Although the wait is nearly over for the familiar goblins and mystical forests of The Hobbit: An Unexpected Journey, senior visual-effects supervisor Joe Letteri says the only thing that remains the same for this iteration of Peter Jackson’s fantasy films is on the surface. The digital tools that brought countless Orcs to life and gave Gollum his distinctive distorted face are virtually unrecognizable from those used a decade ago for the The Lord of the Rings trilogy.

“It’s changed almost completely,” Letteri says. “On the outside, you want Gollum to look like the same character, but he’s completely different” underneath.

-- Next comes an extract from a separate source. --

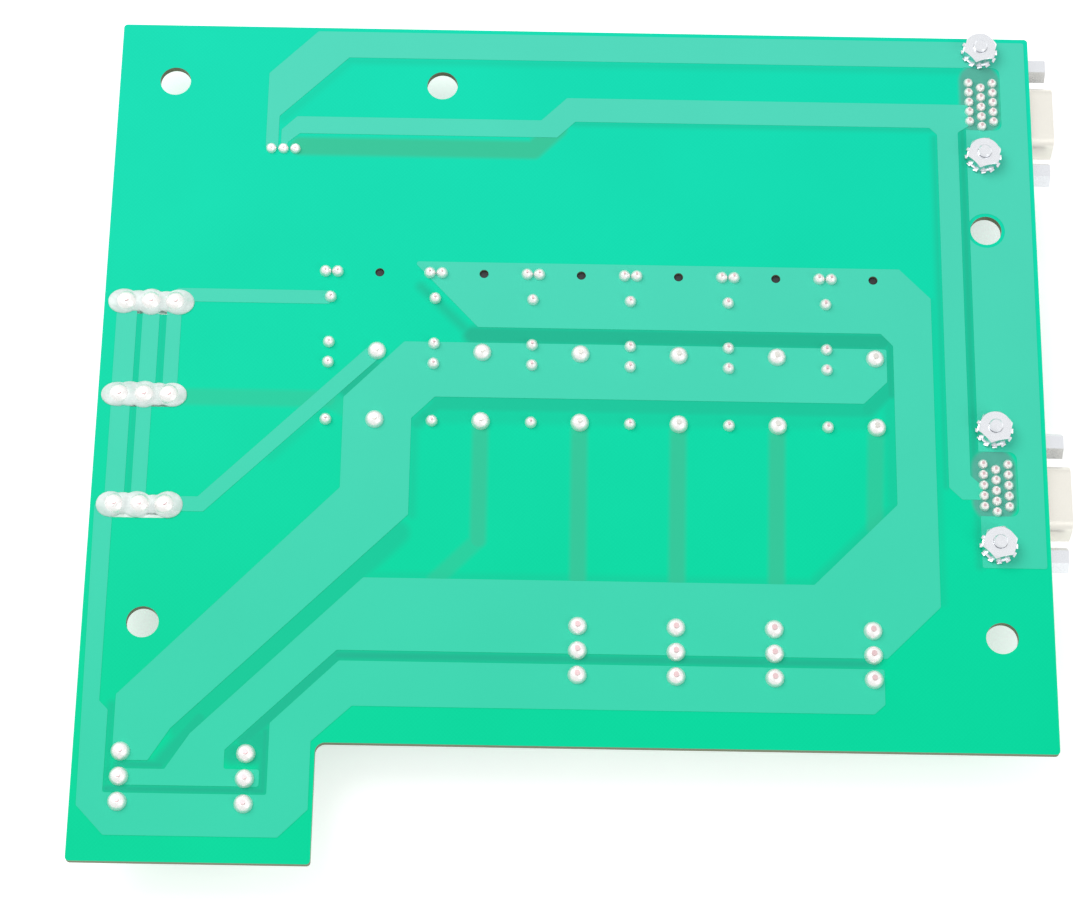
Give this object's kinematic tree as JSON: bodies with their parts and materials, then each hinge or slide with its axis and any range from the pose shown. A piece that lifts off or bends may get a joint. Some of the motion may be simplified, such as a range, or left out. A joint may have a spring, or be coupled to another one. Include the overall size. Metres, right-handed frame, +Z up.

The biggest change from the first set of films is the way that actor Andy Serkis’ performance is captured and analyzed in order to create the digital character, according to visual-effects supervisor Eric Saindon. “Our facial capture has progressed leaps and bounds,” he says. “Now we actually capture all of Andy’s performance, when he’s acting with Martin (Freeman) in Gollum’s cage on set. We have a small camera attached in front of his face that captures his exact facial performance. Rather than an animator going in and doing it frame-by-frame, the computer analyzes Andy’s performance and then fires Gollum’s muscles to do the exact same thing. So the first half of the animation, which is the raw mo-cap data, is really Andy.”

“We know so much more about how the face works,” Letteri adds. “When people communicate face to face there are so many things that are going on that you really have to study now and put into the characters. We hope that people recognize that there’s this extra layer of depth.”